Os trabalhos de Jan Kiefer (*1979, Alemanha) lidam diretamente com as subtilezas do quotidiano, desafiando a matriz que define o status quo da sociedade ocidental. Os padrões de comportamento que resultam desta sociedade de consumo ou das interações das pessoas com um sistema de crenças endoutrinado criam códigos visuais e conotações de uma cultura imaginária. Por sua vez, estes códigos visuais transformam-se nas mercadorias que definem uma geração. Kiefer espelha de forma pungente estes padrões sociais através da desconstrução de objetos quotidianos e dos maneirismos que lhes são associados. Na verdade, os seus objetos são retratos conceptuais de um indivíduo desconhecido. Para esta exposição, Kiefer produziu uma série de novas pinturas, todas representando um padrão de cruzes, um símbolo religioso que é entrelaçado e prospetivamente transformado num desenho plano e ilusionista, reminiscente do artista gráfico do século XX, M.C. Escher. Adicionalmente, o artista apresenta duas caixas de exposição iluminadas contendo uma parafernália de objetos como perfumes baratos, latas de bebidas à base de Prosecco ou origami feitos com notas de Euro construindo um outro retrato da classe média; as caixas estão penduradas ao lado de uma grande janela vitral com a forma de um cato. No trabalho de Kiefer podemos reconhecer uma fisicalidade esotérica que é reminiscente de períodos artísticos do passado, mas é a forma como o artista mistura estas referências com objetos mundanos que produz uma sensação de familiaridade e introspeção emocional.

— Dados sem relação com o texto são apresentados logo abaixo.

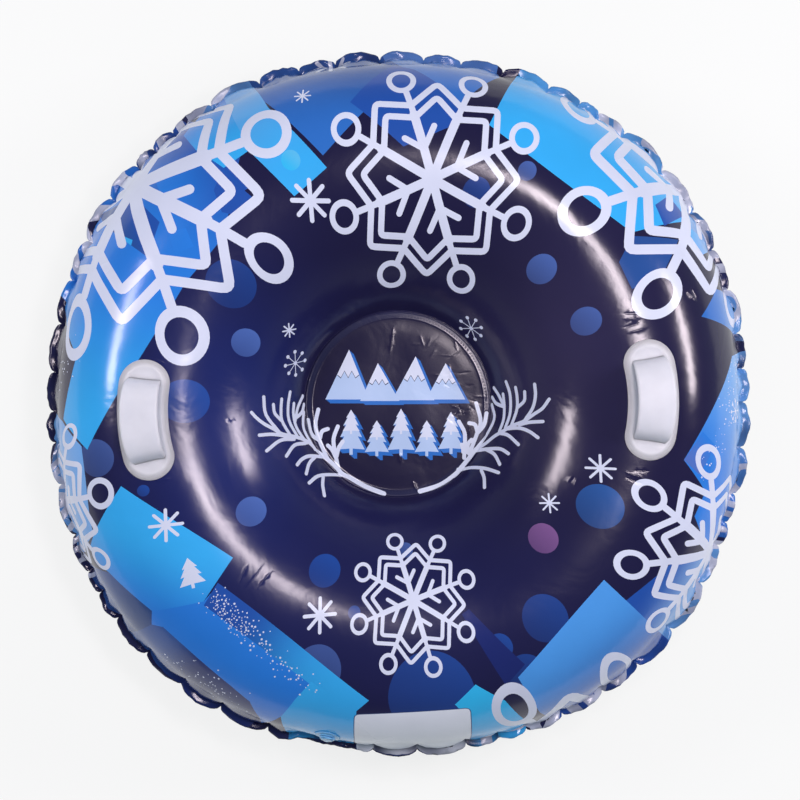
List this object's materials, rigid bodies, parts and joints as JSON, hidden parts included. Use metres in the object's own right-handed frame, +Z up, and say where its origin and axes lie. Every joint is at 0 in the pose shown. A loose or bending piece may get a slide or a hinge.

A prática de Augustas Serapinas (*1990, Lituânia) é focada na recomposição de espaços socialmente engajados de forma a destacar e problematizar os pressupostos que os moldam. Invertendo as funções habituais dos objetos e da espacialidade, Serapinas brinca com as possibilidades do encontro — com a arte e com as relações sociais que ela produz, como um fenómeno e como uma oportunidade. Muitas vezes, os trabalhos de Serapinas são iniciados sem objeto, apenas com o questionamento da possibilidade de novas conexões e da possibilidade da descoberta de novos espaços, especialmente aqueles que são invisíveis à primeira vista. Salas esconsas em museus, salas técnicas ou espaços de armazenamento são transformados em significantes de (inter)ações humanas que muitas vezes passam despercebidas. Nesta exposição, Serapinas apresenta um canto (de uma casa) de madeira retirado de uma tipologia lituana de cabanas que era popular na paisagem rural dos anos 1920 e 1930. Em secções transversais, o artista apropria-se de fachadas, janelas e outros elementos arquitetónicos, como o já referido canto de casa, para destacar esta tradição construtiva histórica enquanto ilustra as consequências do livre comércio económico e como os espaços se tornam naturalmente obsoletos. Outro trabalho na exposição consiste numa janela recuperada numa moldura que pertence ao mesmo tipo de casa em extinção. Na sua superfície envidraçada, um pintor de vitrais desenhou a cena que o último ocupante da casa podia ver através da janela, antes do edifício e da vista serem demolidos.

O trabalho de Teresa Solar (*1985, Espanha) expande e contrai; oscila entre a escultura e o desenho no espaço, concretizando-se sempre num ato imersivo de transformação — interpretando histórias, transformando materiais ou traduzindo as tensões que ela invoca deliberadamente. O imaginário de Solar é narrativo e o seu processo criativo começa muitas vezes com a descoberta de uma história que une mundos complexos que podem ser devedores de obras literárias, da história natural ou de narrativas mais terrenas e próximas da sua vida pessoal. Para esta exposição, Solar revisita uma figura central: Nut (Nuit), a Deusa da Noite no Egito Antigo, uma criatura celestial que tem ligações à história da sua família.

A figura alongada, uma gigantesca estrutura com doze metros de comprimento, está pousada no chão, de lado, bloqueando involuntariamente a passagem do visitante de um lado da galeria para o outro. Ligeiramente afastada do chão, ela parece descansar o seu corpo enquanto, apoiada na sua anca, há uma pequena escultura de um tigre que foi esticada no seu volume físico, animando de forma esquisita o corpo do brinquedo, como se fora um acordeão. Um terceiro trabalho, Pipeline: junction, que a artista produziu especificamente para esta exposição, é uma estrutura vertical feita com dois tubos de aço circulares que se equilibram em torno de um trabalho cerâmico de cores carnudas. Deformada e contorcida, a peça cerâmica no centro do trio age como uma articulação para os dois tubos, que parecem ter escapado de dois mundos contraditórios, o mundo de uma fábrica de tubos ou de um grande parque temático.